In today’s graphic intensive world, having a decent, full featured editor is a must. Many top of the line packages come with the features everyone wants, and unfortunately, with the price tag to go with it. This is one of the reasons why I like GIMP. It’s a full featured, multi-platform graphics editor; and its totally awesome.
GIMP is the image editing tool of choice for many users, in large part due to its many editing tools. It’s more common tools include a paint brush, pencil, airbrush, eraser and ink tools. You can use them to create new or blended pixels. Tools such as the bucket fill and blend tools are used to change large regions of space in an image and can be used to help blend images.
GIMP also has a selection of smart tools. These use a more complex algorithm to enable a user to complete time consuming or difficult tasks, and include the clone tool that copies pixels using a brush, and the healing brush which copies pixels from an area and corrects the tone and color where it is being used. The perspective clone tool works in a similar way to the clone tool, but also allows a user to alter and correct distance changes. The blur and sharpen tool is a brush that blurs and sharpens sections of an image; and the dodge and burn tool is a brush that makes target pixels lighter (dodges) or darker (burns).

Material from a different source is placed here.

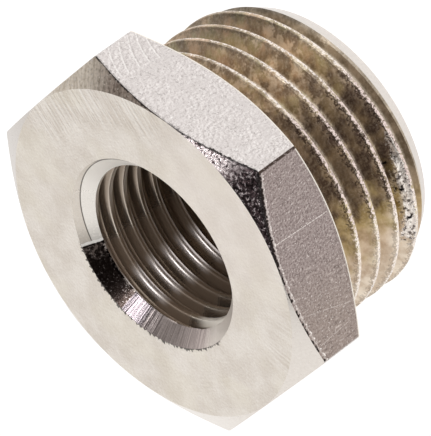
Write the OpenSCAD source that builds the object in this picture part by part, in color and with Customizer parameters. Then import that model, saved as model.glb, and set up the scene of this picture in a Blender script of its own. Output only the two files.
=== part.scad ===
// Reducing nipple: a hexagon head with a long male pipe thread, bored and tapped through
// with a smaller female pipe thread. It stands on the end face of the male thread, hexagon up.
// The origin is the centre of that end face and +Z runs along the bore towards the hexagon.

/* [Hexagon] */
// Width across flats, the spanner size
hex_af = 24; // [23:0.5:32]
// Thickness of the hexagon, from its face to its back
hex_thickness = 5.4; // [4:0.1:12]
// Slope of the corner chamfers, measured from the hexagon's face
corner_chamfer_angle = 30; // [15:1:35]
// Distance from the flats to the circle where the corner chamfers start
corner_chamfer_inset = 0.1; // [0.05:0.05:0.5]

/* [Male thread] */
// Major diameter, over the crests
male_major_d = 20.955; // [20:0.001:22.5]
// Pitch, 14 threads to the inch
male_pitch = 1.8143; // [1.5:0.0001:2.3]
// Length from the back of the hexagon to the end face
male_length = 10.2; // [8:0.1:20]
// Distance from the end face to the first crest, which the lead chamfer cuts
male_first_crest = 0.56; // [0.2:0.02:1.2]
// Slope of the lead chamfer, measured from the axis
lead_chamfer_angle = 30; // [25:1:45]
// Width of the relief groove at the back of the hexagon
relief_width = 1.2; // [0.6:0.1:2]
// Depth of the relief groove below the roots of the thread
relief_depth = 0.2; // [0.05:0.05:0.4]
// Radial gap between the crests and the flat sealing ring at the back of the hexagon
shoulder_gap = 0.1; // [0.05:0.05:0.3]

/* [Female thread] */
// Major diameter, over the roots
female_major_d = 13.157; // [12.5:0.001:13.6]
// Diameter that the hole is drilled to, which is left as the crests
female_drill_d = 11.8; // [11.4:0.05:12]
// Pitch, 19 threads to the inch
female_pitch = 1.3368; // [0.9:0.0001:1.5]
// Distance from the hexagon's face to the centre of the first root
female_first_root = 0.8; // [0.6:0.05:1.2]
// Diameter of the countersink in the hexagon's face
face_countersink_d = 13.9; // [13.7:0.1:15]
// Diameter of the countersink in the end face
end_countersink_d = 13.5; // [13.2:0.1:14.5]
// Included angle of both countersinks
countersink_angle = 90; // [60:5:120]

/* [Hidden] */
$fn = 120;

nickel = [0.82, 0.79, 0.74];
// Flank angle of the pipe thread form, and its depth as a share of the pitch
flank_angle = 27.5;
depth_per_pitch = 0.640327;
// Flat at each crest and root as a share of the pitch
flat_per_pitch = 1 / 6;
// How far a cutting or trimming shape runs past the metal
run_out = 1;

total_length = male_length + hex_thickness;
hex_corner_r = hex_af / 2 / cos(30);
hex_face_r = hex_af / 2 - corner_chamfer_inset;
male_crest_r = male_major_d / 2;
male_root_r = male_crest_r - depth_per_pitch * male_pitch;
relief_r = male_root_r - relief_depth;
female_crest_r = female_drill_d / 2;
female_root_r = female_major_d / 2;

// One side of a ring thread seen in section, from first_z upwards: [radius, height] points of
// count grooves and lands, with the flat of half_flat to each side of land_r at every pitch
function ring_thread(first_z, pitch, count, land_r, groove_r, half_flat) =
    let (flank = abs(land_r - groove_r) * tan(flank_angle))
    [
        for (i = [0 : count - 1])
        let (z = first_z + i * pitch)
        each [
            [groove_r, z - half_flat - flank],
            [land_r, z - half_flat],
            [land_r, z + half_flat],
            [groove_r, z + half_flat + flank]
        ]
    ];

// Hexagon with its corners turned off on both sides, its back at height 0
module hex_head() {
    reach_r = hex_corner_r + run_out;
    drop = (reach_r - hex_face_r) * tan(corner_chamfer_angle);
    intersection() {
        cylinder(r = hex_corner_r, h = hex_thickness, $fn = 6);
        rotate_extrude()
            polygon([
                [0, 0],
                [hex_face_r, 0],
                [reach_r, drop],
                [reach_r, hex_thickness - drop],
                [hex_face_r, hex_thickness],
                [0, hex_thickness]
            ]);
    }
}

// Male end: crests and roots at the thread's pitch, trimmed by the lead chamfer and by the
// relief groove next to the hexagon, whose two sides slope at the angle of the thread's flanks
module male_spigot() {
    relief_z = male_length - relief_width;
    crest_count = floor((relief_z - male_first_crest) / male_pitch) + 1;
    thread = ring_thread(male_first_crest, male_pitch, crest_count, male_crest_r, male_root_r,
        flat_per_pitch * male_pitch / 2);
    lead_length = (male_crest_r - male_root_r) / tan(lead_chamfer_angle);
    crest_side = (male_crest_r - relief_r) * tan(flank_angle);
    shoulder_r = male_crest_r + shoulder_gap;
    shoulder_side = (shoulder_r - relief_r) * tan(flank_angle);
    rotate_extrude()
        union() {
            intersection() {
                polygon(concat(
                    [[0, -run_out], [male_root_r, -run_out]],
                    thread,
                    [[male_root_r, total_length], [0, total_length]]
                ));
                polygon([
                    [0, 0],
                    [male_root_r, 0],
                    [male_crest_r, lead_length],
                    [male_crest_r, relief_z - crest_side],
                    [relief_r, relief_z],
                    [relief_r, male_length],
                    [0, male_length]
                ]);
            }
            polygon([
                [0, male_length - shoulder_side],
                [relief_r, male_length - shoulder_side],
                [shoulder_r, male_length],
                [0, male_length]
            ]);
        }
}

// What the drill, the tap and the two countersinks take out, all in one turn
module tapped_bore() {
    root_count = floor((total_length - female_first_root) / female_pitch);
    last_root_z = total_length - female_first_root - (root_count - 1) * female_pitch;
    thread = ring_thread(last_root_z, female_pitch, root_count, female_root_r, female_crest_r,
        flat_per_pitch * female_pitch / 2);
    sink_slope = tan(countersink_angle / 2);
    rotate_extrude()
        union() {
            polygon(concat(
                [[0, -run_out], [female_crest_r, -run_out]],
                thread,
                [[female_crest_r, total_length + run_out], [0, total_length + run_out]]
            ));
            countersink(end_countersink_d / 2, 0, 1, sink_slope);
            countersink(face_countersink_d / 2, total_length, -1, sink_slope);
        }
}

// Section of a countersink of radius mouth_r at height z, running into the metal along side
module countersink(mouth_r, z, side, slope) {
    polygon([
        [0, z - side * run_out],
        [mouth_r + run_out * slope, z - side * run_out],
        [0, z + side * mouth_r / slope]
    ]);
}

module reducing_nipple() {
    color(nickel)
        difference() {
            union() {
                translate([0, 0, male_length])
                    hex_head();
                male_spigot();
            }
            tapped_bore();
        }
}

reducing_nipple();
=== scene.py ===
# %% [markdown]
# # A hexagon-headed reducing nipple
#
# The object is one piece of nickel-plated brass, 15.6 mm tall: a hexagon head, a long male pipe
# thread and a smaller female pipe thread tapped through it. It stands on the end of its male
# thread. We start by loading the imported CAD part, which fixes the frame and the sizes.

import math
from functools import partialmethod

import bpy
import numpy as np
from mathutils import Matrix, Vector


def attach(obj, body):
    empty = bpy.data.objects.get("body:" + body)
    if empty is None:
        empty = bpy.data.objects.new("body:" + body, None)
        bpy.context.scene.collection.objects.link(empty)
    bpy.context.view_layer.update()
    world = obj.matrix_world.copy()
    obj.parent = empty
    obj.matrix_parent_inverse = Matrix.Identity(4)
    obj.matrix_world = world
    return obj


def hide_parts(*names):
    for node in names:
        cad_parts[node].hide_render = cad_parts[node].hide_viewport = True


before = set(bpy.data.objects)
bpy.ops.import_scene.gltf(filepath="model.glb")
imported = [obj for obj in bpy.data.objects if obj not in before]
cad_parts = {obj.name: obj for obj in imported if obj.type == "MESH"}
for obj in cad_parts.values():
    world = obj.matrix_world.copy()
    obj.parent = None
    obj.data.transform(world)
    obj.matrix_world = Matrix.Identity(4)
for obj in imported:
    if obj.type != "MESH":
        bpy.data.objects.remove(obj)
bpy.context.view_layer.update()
NODE = "reducing_nipple"
MM = 0.001

# %% [markdown]
# ## The camera
#
# The photograph was taken from far away with a long lens, with the hexagon's face towards the
# camera and the thread running up to the right. Our part stands upright instead, so the camera
# looks down at it from 33 degrees and is rolled about its own axis by 126 degrees. We could place
# it with a Track To constraint, but building its three axes from the angles keeps every number
# in sight.

# %% Camera
SENSOR_MM = 36.0
FOCAL_IN_PICTURE_WIDTHS = 14.863
CAMERA_AIM_MM = (0.51, -2.00, 11.40)
CAMERA_DISTANCE_MM = 406.3
CAMERA_AZIMUTH = math.radians(-60.95)
CAMERA_ELEVATION = math.radians(33.036)
CAMERA_ROLL = math.radians(126.207)


def camera_matrix():
    """The camera's axes: backwards along azimuth and elevation, then right and up, rolled."""
    back = Vector((
        math.cos(CAMERA_ELEVATION) * math.cos(CAMERA_AZIMUTH),
        math.cos(CAMERA_ELEVATION) * math.sin(CAMERA_AZIMUTH),
        math.sin(CAMERA_ELEVATION),
    ))
    level_right = Vector((0, 0, 1)).cross(back).normalized()
    level_up = back.cross(level_right)
    right = math.cos(CAMERA_ROLL) * level_right - math.sin(CAMERA_ROLL) * level_up
    up = math.sin(CAMERA_ROLL) * level_right + math.cos(CAMERA_ROLL) * level_up
    place = (Vector(CAMERA_AIM_MM) + CAMERA_DISTANCE_MM * back) * MM
    matrix = Matrix((right, up, back)).transposed().to_4x4()
    matrix.translation = place
    return matrix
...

An image being edited in GIMP can consist of many layers. Each layer in an image is made up of several channels. In an RGB image there are normally 3 or 4 channels, consisting of a red, green and blue channel. Color sub-layers look like slightly different gray images, but when put together they make a complete image. The fourth channel that may be part of a layer is the alpha channel (or layer mask), this channel measures opacity where a whole or part of an image can be completely visible, partially visible or invisible.